I mentioned hurricane Ida earlier and how the word fear or awe would rightly apply to a hurricane. I’m afraid of hurricanes for a couple of reasons—I’m afraid of the power they have. They hold the power to upend my life completely, break my emotional state, leave me sleeping in my brother’s house, sweating, with his gun on the table next to me. I’m afraid when I think of what’s happened in the past, how Katrina completely altered not just my house but my home, my city, and it has never been the same, never will be the same.

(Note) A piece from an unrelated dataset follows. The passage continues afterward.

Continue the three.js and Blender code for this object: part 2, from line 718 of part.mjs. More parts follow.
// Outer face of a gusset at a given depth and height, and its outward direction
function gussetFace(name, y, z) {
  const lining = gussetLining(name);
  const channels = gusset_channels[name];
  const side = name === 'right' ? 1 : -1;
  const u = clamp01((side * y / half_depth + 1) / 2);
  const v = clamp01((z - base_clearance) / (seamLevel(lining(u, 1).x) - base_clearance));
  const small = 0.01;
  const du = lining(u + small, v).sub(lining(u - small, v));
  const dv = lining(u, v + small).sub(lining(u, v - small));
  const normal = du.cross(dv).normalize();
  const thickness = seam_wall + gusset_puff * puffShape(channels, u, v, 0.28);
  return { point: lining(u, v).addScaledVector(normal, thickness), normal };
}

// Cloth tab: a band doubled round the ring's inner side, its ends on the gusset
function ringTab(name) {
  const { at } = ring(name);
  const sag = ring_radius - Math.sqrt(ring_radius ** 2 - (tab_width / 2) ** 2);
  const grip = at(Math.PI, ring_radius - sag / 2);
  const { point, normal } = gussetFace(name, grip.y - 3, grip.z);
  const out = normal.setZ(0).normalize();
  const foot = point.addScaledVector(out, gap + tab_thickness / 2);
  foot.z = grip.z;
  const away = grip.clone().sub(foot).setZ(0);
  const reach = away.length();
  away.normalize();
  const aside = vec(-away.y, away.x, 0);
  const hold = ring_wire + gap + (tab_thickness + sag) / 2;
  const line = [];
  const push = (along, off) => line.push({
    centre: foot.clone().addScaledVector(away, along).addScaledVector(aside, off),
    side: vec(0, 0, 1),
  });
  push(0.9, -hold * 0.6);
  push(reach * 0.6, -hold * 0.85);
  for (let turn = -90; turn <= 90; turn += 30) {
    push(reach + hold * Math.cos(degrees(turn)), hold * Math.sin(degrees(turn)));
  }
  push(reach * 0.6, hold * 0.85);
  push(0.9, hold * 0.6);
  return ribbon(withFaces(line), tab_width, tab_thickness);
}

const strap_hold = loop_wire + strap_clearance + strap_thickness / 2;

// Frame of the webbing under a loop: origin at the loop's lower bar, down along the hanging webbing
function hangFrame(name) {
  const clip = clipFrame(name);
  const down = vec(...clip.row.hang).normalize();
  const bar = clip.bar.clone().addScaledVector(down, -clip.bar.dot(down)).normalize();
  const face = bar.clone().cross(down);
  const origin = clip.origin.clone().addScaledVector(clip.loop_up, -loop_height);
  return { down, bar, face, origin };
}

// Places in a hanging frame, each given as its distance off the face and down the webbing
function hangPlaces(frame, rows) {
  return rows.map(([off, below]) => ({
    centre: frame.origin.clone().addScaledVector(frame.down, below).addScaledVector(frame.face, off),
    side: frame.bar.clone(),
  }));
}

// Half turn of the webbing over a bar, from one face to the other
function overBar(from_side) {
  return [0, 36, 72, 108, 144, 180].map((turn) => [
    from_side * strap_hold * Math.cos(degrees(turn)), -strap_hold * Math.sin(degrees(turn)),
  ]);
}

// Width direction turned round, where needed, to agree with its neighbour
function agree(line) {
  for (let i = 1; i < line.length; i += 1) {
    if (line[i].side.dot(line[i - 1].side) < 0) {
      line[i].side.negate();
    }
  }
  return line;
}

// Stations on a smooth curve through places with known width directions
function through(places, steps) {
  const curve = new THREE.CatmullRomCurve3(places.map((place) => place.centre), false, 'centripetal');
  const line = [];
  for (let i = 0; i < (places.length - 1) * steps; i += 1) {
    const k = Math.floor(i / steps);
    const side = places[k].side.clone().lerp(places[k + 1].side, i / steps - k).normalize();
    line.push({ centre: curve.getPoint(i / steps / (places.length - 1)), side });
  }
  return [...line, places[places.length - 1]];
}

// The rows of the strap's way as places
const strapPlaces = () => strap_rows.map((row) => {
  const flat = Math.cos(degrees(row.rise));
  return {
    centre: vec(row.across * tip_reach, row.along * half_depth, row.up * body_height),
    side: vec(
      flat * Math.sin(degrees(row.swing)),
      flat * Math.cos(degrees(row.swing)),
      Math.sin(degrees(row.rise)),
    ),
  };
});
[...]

I’m frightened by the sheer size of hurricanes, knowing that I’m in the middle of miles of devastation. And I’m frightened by their unpredictability, how one minute it can be pointed toward Texas, and the next minute I’m evacuating. And I’m frightened by them because I know I might die or be injured, and the people I love might be taken from me. But when you think about it, all of what I just said is as true of God as it is of a storm.
He has more power than a storm. He has the ability to upend your life entirely, he’s done that to me, and he’s broken me, emotionally. He is larger than a storm, and I do not know what he will do in my life. One minute I can be headed to medical school and the next I can be headed here to New Orleans to help rebuild. He is entirely beyond my control and rarely does what I want him or ask him to do. Our God is frightening. He speaks a word and a fig tree withers, another word and fire from heaven consumes a city, another word and the world ends. That’s terrifying. If you don’t fear God, you’re not understanding him rightly for who he is and what he is doing in the world and in our lives.

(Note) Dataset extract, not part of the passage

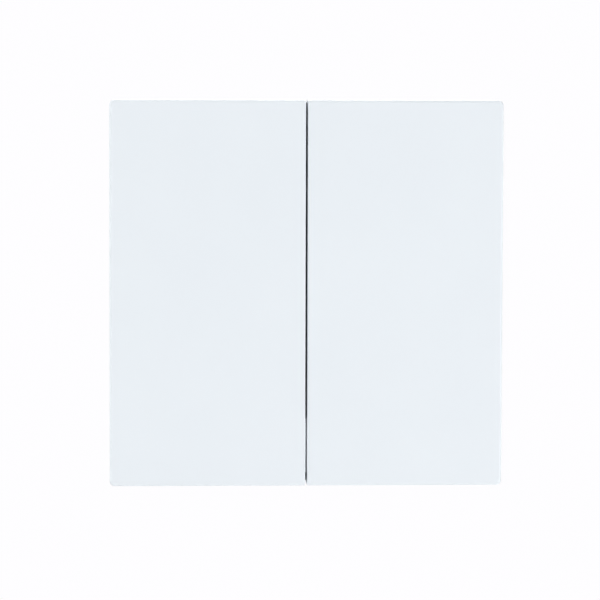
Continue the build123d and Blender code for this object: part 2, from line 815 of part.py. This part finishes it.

What you have to understand about fearing God is that he’s not trying to scare you, rather he is truly terrifying. Like the waters here in Louisiana, worthy of both fear and love—to quote Aaron Neville, Louisiana is “like a flower drinking from the pouring rain; the same rain trying to wash us away.” Or like the sun here, which illumines our lives and marks our days yet also is nearly unbearable. This is the way of truly vast things—they are wild, uncontrollable, dangerous, terrifying, deeply lovely and beautiful. Our God is “vast, he contains multitudes.” He is the real thing toward which all of our fears point.
So how can we possibly ask a being like that to keep watch with us? Because he is good. If he upends our lives it is because our lives needed to be upended. If he tears something we built down, it was something that needed to fall. We stand watch with the Lord, not because we are safe standing next to something so wild, but because if we are in danger with him it is a peril we are meant to face.

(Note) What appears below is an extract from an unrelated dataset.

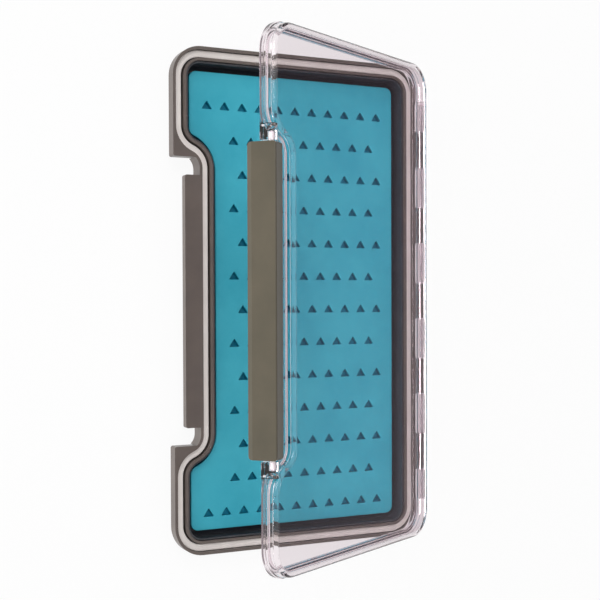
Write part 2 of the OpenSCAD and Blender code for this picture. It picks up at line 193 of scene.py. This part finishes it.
# ---- Materials ------------------------------------------------------------------
class Nodes:
    """Shorthands for building a node tree."""

    def __init__(self, tree, coord="Object"):
        self.tree = tree
        self.coord = self.node("ShaderNodeTexCoord").outputs[coord]

    def node(self, kind, **props):
        n = self.tree.nodes.new(kind)
        for key, value in props.items():
            setattr(n, key, value)
        return n

    def link(self, a, b):
        self.tree.links.new(a, b)

    def noise(self, scale, detail=3.0, rough=0.55):
        n = self.node("ShaderNodeTexNoise")
        n.inputs["Scale"].default_value = scale
        n.inputs["Detail"].default_value = detail
        n.inputs["Roughness"].default_value = rough
        self.link(self.coord, n.inputs["Vector"])
        return n.outputs["Fac"]

    def axes(self):
        n = self.node("ShaderNodeSeparateXYZ")
        self.link(self.coord, n.inputs[0])
        return n.outputs

    def ramp(self, fac, lo, hi, a=0.3, b=0.7):
        n = self.node("ShaderNodeValToRGB")
        e = n.color_ramp.elements
        e[0].position, e[1].position = a, b
        e[0].color, e[1].color = (*lo, 1), (*hi, 1)
        self.link(fac, n.inputs["Fac"])
        return n.outputs["Color"]

    def span(self, fac, lo, hi, a=0.0, b=1.0):
        """Maps fac from a..b to lo..hi, eased at both ends."""
        n = self.node("ShaderNodeMapRange", interpolation_type="SMOOTHSTEP")
        for key, value in (("From Min", a), ("From Max", b), ("To Min", lo), ("To Max", hi)):
            n.inputs[key].default_value = value
        self.link(fac, n.inputs["Value"])
        return n.outputs["Result"]

    def math(self, op, a, b=None):
        n = self.node("ShaderNodeMath", operation=op)
        for socket, value in zip(n.inputs, (a, b)):
            if value is None:
                continue
            if isinstance(value, (int, float)):
                socket.default_value = value
            else:
                self.link(value, socket)
        return n.outputs[0]

    def mix(self, fac, a, b):
        n = self.node("ShaderNodeMix", data_type="RGBA", blend_type="MIX")
        for socket, value in zip((n.inputs[0], n.inputs[6], n.inputs[7]), (fac, a, b)):
            if isinstance(value, tuple):
                socket.default_value = (*value, 1)
            elif isinstance(value, float):
                socket.default_value = value
            else:
                self.link(value, socket)
        return n.outputs[2]

    def mix_shader(self, fac, a, b):
        n = self.node("ShaderNodeMixShader")
        for socket, value in zip(n.inputs, (fac, a, b)):
            self.link(value, socket)
        return n.outputs[0]

    def ray(self, *kinds):
        """1 for rays of any of the kinds."""
        path = self.node("ShaderNodeLightPath")
        total = path.outputs[kinds[0]]
        for kind in kinds[1:]:
            total = self.math("MAXIMUM", total, path.outputs[kind])
        return total


class Mat(Nodes):
    """A node material with its Principled shader."""

    def __init__(self, name, **sockets):
        self.mat = bpy.data.materials.new(name)
        self.mat.use_nodes = True
        super().__init__(self.mat.node_tree)
        self.bsdf = self.tree.nodes["Principled BSDF"]
        self.out = self.tree.nodes["Material Output"]
        for key, value in sockets.items():
            self.bsdf.inputs[key.replace("_", " ")].default_value = value

    def bump(self, fac, strength, distance):
        n = self.node("ShaderNodeBump")
        n.inputs["Strength"].default_value = strength
        n.inputs["Distance"].default_value = distance
        self.link(fac, n.inputs["Height"])
        self.link(n.outputs["Normal"], self.bsdf.inputs["Normal"])

    def painted_crevice_shade(self, reach, dark):
        """Painted shade from ambient occlusion: 1 in the open, falling to dark in corners and gaps
        narrower than reach.
        """
        n = self.node("ShaderNodeAmbientOcclusion", samples=4)
        n.inputs["Distance"].default_value = reach
        return self.span(n.outputs["AO"], dark, 1.0, 0.15, 0.85)

    def colour(self, socket):
        self.link(socket, self.bsdf.inputs["Base Color"])

    def roughness(self, socket):
        self.link(socket, self.bsdf.inputs["Roughness"])


def srgb(*levels):
    """Linear colour of display levels from 0 to 255."""
    shares = (level / 255 for level in levels)
    return tuple(c / 12.92 if c <= 0.04045 else ((c + 0.055) / 1.055) ** 2.4 for c in shares)


def taupe_plastic():
    """Satin moulding with painted shade in its gaps and corners."""
    m = Mat("taupe_plastic", IOR=1.48)
    base = m.ramp(m.noise(90, 4), srgb(86, 77, 73), srgb(96, 86, 80))
    # Painted shade: the colour falls to dark brown in gaps and corners, by ambient occlusion.
    m.colour(m.mix(m.painted_crevice_shade(0.0016, 0.0), srgb(52, 44, 40), base))
    m.roughness(m.span(m.noise(700), 0.27, 0.37))
    m.bump(m.noise(2600, 2), 0.12, 0.00002)
    return m.mat


def latch_plastic():
    """Warmer moulding, finished pale on its trunnions."""
    m = Mat("latch_plastic", IOR=1.48)
    body = m.ramp(m.noise(60, 4), srgb(70, 65, 52), srgb(82, 75, 61))
    trunnion = m.math("GREATER_THAN", m.math("ABSOLUTE", m.axes()[0]), TRUNNION_X * MM)
    m.colour(m.mix(trunnion, body, srgb(226, 223, 224)))
    m.roughness(m.span(m.noise(500), 0.28, 0.38))
    m.bump(m.noise(2400, 2), 0.1, 0.00002)
    return m.mat


def charcoal_plastic():
    m = Mat("charcoal_plastic", IOR=1.48)
    m.colour(m.ramp(m.noise(120, 3), srgb(44, 46, 51), srgb(54, 56, 61)))
    m.roughness(m.span(m.noise(600), 0.26, 0.38))
    m.bump(m.noise(2200, 2), 0.15, 0.00002)
    return m.mat


def teal_silicone():
    """Soft sheet with painted shade inside its slits and along its sides."""
    m = Mat("teal_silicone", IOR=1.41)
    top = m.ramp(m.noise(45, 5, 0.6), srgb(48, 164, 186), srgb(60, 175, 195), 0.35, 0.65)
    # Painted shade: the colour turns deep teal below the top face, in the slits and on the sheet's
    # sides.
    painted_slit_shade = m.span(m.axes()[2], 0.0, 1.0, (INSERT_TOP - 0.9) * MM, (INSERT_TOP - 0.1) * MM)
    m.colour(m.mix(painted_slit_shade, srgb(0, 128, 156), top))
    m.roughness(m.span(m.noise(900), 0.5, 0.66))
    m.bump(m.noise(1700, 4), 0.35, 0.00005)
    return m.mat


def pale_silicone():
    m = Mat("pale_silicone", IOR=1.41)
    m.colour(m.ramp(m.noise(150, 3), srgb(236, 229, 224), srgb(243, 237, 232)))
    m.roughness(m.span(m.noise(800), 0.45, 0.6))
    m.bump(m.noise(1500, 3), 0.2, 0.00003)
    return m.mat


def steel():
    m = Mat("drawn_steel", Metallic=1.0)
    m.colour(m.ramp(m.noise(400, 2), (0.5, 0.5, 0.5), (0.62, 0.62, 0.62)))
    m.roughness(m.span(m.noise(1500), 0.25, 0.4))
    m.bump(m.noise(3000, 2), 0.1, 0.00001)
    return m.mat


def clear_plastic():
    """Faintly wavy clear moulding that is plainly clear to shadow rays."""
    m = Mat("clear_plastic", IOR=1.5)
    m.bsdf.inputs["Transmission Weight"].default_value = 1.0
    # The tint's faint pink-grey is painted reflection, standing in for a mauve cast of reflections; the
    # lid itself may be colourless.
    m.colour(m.ramp(m.noise(14, 2), (0.9, 0.83, 0.86), (0.9, 0.85, 0.87)))
    m.roughness(m.span(m.noise(260, 6, 0.7), 0.0, 0.04))
    m.bump(m.noise(35, 2), 0.1, 0.0002)
    clear = m.node("ShaderNodeBsdfTransparent")
    clear.inputs["Color"].default_value = (0.93, 0.93, 0.94, 1)
    shadow = m.ray("Is Shadow Ray")
    m.link(m.mix_shader(shadow, m.bsdf.outputs[0], clear.outputs[0]), m.out.inputs["Surface"])
    return m.mat


def dress(obj, mat):
    """Gives obj the one material."""
    obj.data.materials.clear()
    obj.data.materials.append(mat)


# ---- Camera, light and floor ----------------------------------------------------
scene = bpy.context.scene
scene.view_settings.view_transform = "Standard"

cam_data = bpy.data.cameras.new("camera")
cam_data.sensor_width = 36
cam_data.lens = 68.3
cam_data.shift_x = -0.002
cam_data.shift_y = 0.034
cam_data.clip_start = 0.01
camera = bpy.data.objects.new("camera", cam_data)
scene.collection.objects.link(camera)
scene.camera = camera

# The camera looks down from over the latch side, with -X up in its picture
eye, target = Vector((0.0001, -0.1928, 0.4040)), Vector((0.0076, 0.0056, 0))
back = (eye - target).normalized()
right = Vector((-1, 0.004, 0)).cross(back).normalized()
turned = Matrix((right, back.cross(right), back)).transposed()
camera.matrix_world = Matrix.LocRotScale(eye, turned, None)


def area_light(name, location, width, painted_slit_shade, power):
    """A rectangular lamp that faces the box."""
    data = bpy.data.lights.new(name, "AREA")
    data.shape = "RECTANGLE"
    data.size, data.size_y = width, painted_slit_shade
    data.energy = power
    obj = bpy.data.objects.new(name, data)
    obj.location = location
    obj.rotation_euler = (-Vector(location)).to_track_quat("-Z", "Y").to_euler()
    scene.collection.objects.link(obj)
    return obj


def background(nodes, colour, strength=1.0):
    """Background shader of a colour or of a colour socket."""
    n = nodes.node("ShaderNodeBackground")
    if isinstance(colour, tuple):
        n.inputs["Color"].default_value = (*colour, 1)
    else:
        nodes.link(colour, n.inputs["Color"])
    n.inputs["Strength"].default_value = strength
    return n.outputs[0]


# The camera sees white. Reflected and refracted rays see white but for a dark wall low
# behind the hinge, and the light on dull faces falls off towards that side.
world = bpy.data.worlds.new("studio")
scene.world = world
world.use_nodes = True
world.node_tree.nodes.clear()
sky = Nodes(world.node_tree, "Generated")
sky_x, sky_y, sky_z = sky.axes()
wall = sky.math("MULTIPLY", sky.span(sky_y, 0.0, 1.0, 0.3, 0.85), sky.span(sky_z, 1.0, 0.0, 0.2, 0.6))
mirrored = sky.mix(sky.span(sky_x, 0.0, 1.0, -0.3, 0.3), (0.03, 0.02, 0.03), (0.26, 0.24, 0.26))
wall_colour = sky.mix(sky.ray("Is Transmission Ray"), mirrored, (0.22, 0.18, 0.2))
studio = background(sky, sky.mix(wall, WHITE, wall_colour))
sharp = sky.ray("Is Glossy Ray", "Is Transmission Ray")
fill_colour = sky.mix(sky.span(sky_y, 0.0, 1.0, -0.1, 0.8), WHITE, (0.35, 0.35, 0.35))
lit = sky.mix_shader(sharp, background(sky, fill_colour, 0.78), studio)
seen = sky.mix_shader(sky.ray("Is Camera Ray"), lit, background(sky, WHITE))
sky.link(seen, sky.node("ShaderNodeOutputWorld").inputs["Surface"])

area_light("key", (-0.5, -0.4, 0.95), 0.55, 0.55, 3.8)
# Lights the upright faces on the latch side and is left out of reflections
low_front = area_light("low_front", (0.05, -0.9, 0.09), 0.9, 0.16, 6.3)
low_front.visible_glossy = False

# The floor: mostly glow where it is seen, directly or in the pieces, so that it is
# white and keeps a trace of the shadow
FLOOR_GLOW = 0.92
floor = mesh_object("floor", [(-4, -4, 0), (4, -4, 0), (4, 4, 0), (-4, 4, 0)], [(0, 1, 2, 3)])
floor.location.z = -0.0002
fm = Mat("floor_white", Roughness=0.9)
fm.colour(fm.ramp(fm.noise(3), (0.86, 0.86, 0.86), (0.88, 0.88, 0.88)))
glow = fm.node("ShaderNodeEmission")
glow.inputs["Strength"].default_value = 1.0
direct = fm.math("MULTIPLY", fm.ray("Is Camera Ray", "Is Glossy Ray", "Is Transmission Ray"), FLOOR_GLOW)
fm.link(fm.mix_shader(direct, fm.bsdf.outputs[0], glow.outputs[0]), fm.out.inputs["Surface"])
dress(floor, fm.mat)

# ---- Soft pieces that stand for their plain solids -------------------------------
def seal_section():
    """Flat foot, two soft shoulders and a shallow groove along the crown."""
    half, base = (SEAL_W - SEAL_GAP) / 2, CHANNEL_Z
    top, r = base + SEAL_T, SEAL_SHOULDER
    pts = [(0.1 - half, base), (half - 0.1, base), (half, base + 0.15), (half, top - r)]
    for i in range(1, 6):
        a = math.radians(90 * i / 6)
        pts.append((half - r + r * math.cos(a), top - r + (r - 0.01) * math.sin(a)))
    pts += [(half - r, top - 0.01), (half - 0.5, top), (0.25, top - 0.06), (0, top - SEAL_GROOVE)]
    other_side = [(-x, z) for x, z in reversed(pts[2:-1])]
    return [(x + SEAL_GAP / 2, z) for x, z in pts + other_side]


seal = sweep("seal_ring", seal_path(LIP_W + CHANNEL_W / 2, 20), seal_section())
dress(seal, pale_silicone())
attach(seal, "tray")
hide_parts("rim_seal")


def pit_loop(cx, cy):
    """A triangle with rounded corners, pointing to -X."""
    flat, tip = PIT_L / 3, -2 * PIT_L / 3
    corners = [Vector(p) for p in ((flat, -PIT_W / 2), (flat, PIT_W / 2), (tip, 0))]
    out = []
    for i, p in enumerate(corners):
        before = (corners[i - 1] - p).normalized()
        after = (corners[(i + 1) % 3] - p).normalized()
        for share, reach in ((0, 1.6), (1 / 3, 1), (2 / 3, 1), (1, 1.6)):
            q = p + (before * (1 - share) + after * share) * PIT_R * reach
            out.append((cx + q.x, cy + q.y))
    return out


def row_places(row):
    """Places of the pits along a row, in pit spacings from the latch side."""
    if row in (0, ROWS - 1):
        return [float(i) for i in range(END_PITS)]
    if row % 2:
        return [1.5 + i for i in range(END_PITS - 2)]
    return [2.0 + i for i in range(END_PITS - 2)]


mid_row, mid_place = (ROWS - 1) / 2, (END_PITS - 1) / 2
pit_loops = [
    pit_loop((row - mid_row) * ROW_PITCH + PATTERN_SHIFT, (place - mid_place) * PIT_PITCH)
    for row in range(ROWS)
    for place in row_places(row)
]


def plate(inset):
    """The insert's outline."""
    return [(x, y) for x, y, _, _ in seal_path(inset, 12)]


# A plate pierced by the slits, closed below them by a hair smaller one
top_loops = [plate(INSERT_INSET)] + pit_loops
insert = outline_solid("insert_sheet", top_loops, INSERT_Z + PLATE_RISE, INSERT_TOP, INSERT_EDGE)
back_loops = [plate(INSERT_INSET + BACK_INSET)]
weld(insert, outline_solid("insert_back", back_loops, INSERT_Z, INSERT_TOP - PIT_DEPTH, BACK_EDGE))
dress(insert, teal_silicone())
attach(insert, "tray")
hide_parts("silicone_insert")

# ---- Finishes of the CAD pieces that stay ------------------------------------------
finishes = {
    "base_tray": taupe_plastic(),
    "inner_liner": charcoal_plastic(),
    "lid": clear_plastic(),
    "latch": latch_plastic(),
    "hinge_pin": steel(),
}
for node, mat in finishes.items():
    dress(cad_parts[node], mat)
    soften(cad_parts[node], CAD_SHARP)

Fearing God is less like being safe at home, and more like a dangerous journey, pilgrim’s progress, going one step further away from home than you’ve ever gone before and not knowing exactly what lies ahead. It’s not safe, it’s not always happy, but it is deeply joyful and meaningful and good.
I would invite you, this morning, if you’ve never feared God, to consider his vast wilderness, and know that, even though he is not trying to make you afraid, he is truly terrifying. And you can admit to yourself that the world also contains many frightening things. But instead of fearing anything in the world, I would invite you to fear the God who created and in every way has overcome the world. He is worthy of both fear and love.
Fear God. That is the beginning of truly knowing him, which is the beginning of wisdom. Pray with me.